## AIM
Gather up the lines with the word "bodies" in them.
──────── GIVEN MATERIAL ────────
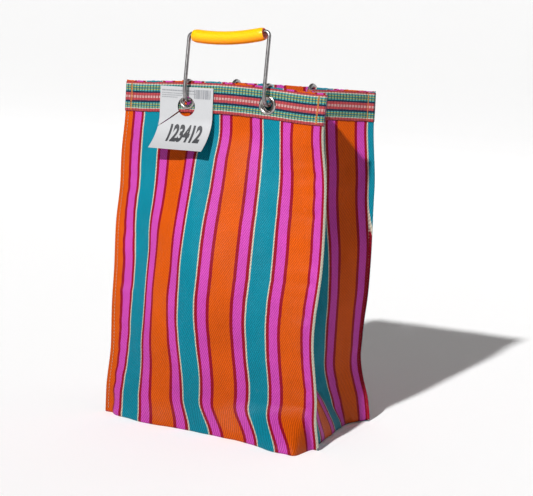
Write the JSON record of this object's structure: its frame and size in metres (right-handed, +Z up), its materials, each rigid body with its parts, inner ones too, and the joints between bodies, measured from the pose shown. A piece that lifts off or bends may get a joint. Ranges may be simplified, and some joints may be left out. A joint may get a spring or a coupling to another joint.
{
  "type": "striped shopping bag",
  "caption": "Open-topped woven plastic shopping bag, folded side gussets, webbing rim, eyelets, wire bail handles with tube grips and a swing tag.",
  "frame": {"origin": "middle of the flat underside of the base panel", "axes": "+Z up, front panel faces -Y, handles hinge about X, height is the longest extent"},
  "size_m": [0.322, 0.248, 0.5333],
  "materials": {
    "striped_cloth": "woven plastic stripes, slight gloss",
    "gusset_cloth": "woven plastic stripes, slight gloss",
    "webbing": "patterned woven tape, matt",
    "thread": "sewing thread",
    "eyelet_metal": "plated, polished",
    "handle_wire": "drawn steel wire",
    "grip_vinyl": "soft vinyl tube, satin",
    "tag_paper": "coated card, matt"
  },
  "bodies": {
    "bag": {"back_panel": "striped_cloth", "base_panel": "striped_cloth", "end_stitch_back_left": "thread", "end_stitch_back_right": "thread", "end_stitch_front_left": "thread", "end_stitch_front_right": "thread", "eyelet_back_left": "eyelet_metal", "eyelet_back_right": "eyelet_metal", "eyelet_front_left": "eyelet_metal", "eyelet_front_right": "eyelet_metal", "front_panel": "striped_cloth", "gusset_left": "gusset_cloth", "gusset_right": "gusset_cloth", "seam_thread_back_left": "thread", "seam_thread_back_right": "thread", "seam_thread_front_left": "thread", "seam_thread_front_right": "thread", "side_stitch_back_left": "thread", "side_stitch_back_right": "thread", "side_stitch_front_left": "thread", "side_stitch_front_right": "thread", "washer_back_left": "eyelet_metal", "washer_back_right": "eyelet_metal", "washer_front_left": "eyelet_metal", "washer_front_right": "eyelet_metal", "webbing_back": "webbing", "webbing_front": "webbing", "webbing_left": "webbing", "webbing_right": "webbing"},
    "front_handle": {"handle_wire_front": "handle_wire", "grip_front": "grip_vinyl"},
    "back_handle": {"handle_wire_back": "handle_wire", "grip_back": "grip_vinyl"},
    "tag": {"swing_tag": "tag_paper"}
  },
  "joints": [
    {"name": "front_handle_hinge", "type": "hinge", "parent": "bag", "child": "front_handle", "pos_m": [0, -0.0753, 0.4535], "axis": [1, 0, 0], "range_deg": [-172.5, 96]},
    {"name": "back_handle_hinge", "type": "hinge", "parent": "bag", "child": "back_handle", "pos_m": [0, 0.0753, 0.4535], "axis": [1, 0, 0], "range_deg": [-268.5, 0]},
    {"name": "tag_swing", "type": "hinge", "parent": "bag", "child": "tag", "pos_m": [-0.056, -0.0803, 0.4415], "axis": [0, 1, 0], "range_deg": [-35, 35]}
  ]
}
────────
## ANSWER TO THE EXERCISE
Write the JSON record of this object's structure: its frame and size in metres (right-handed, +Z up), its materials, each rigid body with its parts, inner ones too, and the joints between bodies, measured from the pose shown. A piece that lifts off or bends may get a joint. Ranges may be simplified, and some joints may be left out. A joint may get a spring or a coupling to another joint.
  "bodies": {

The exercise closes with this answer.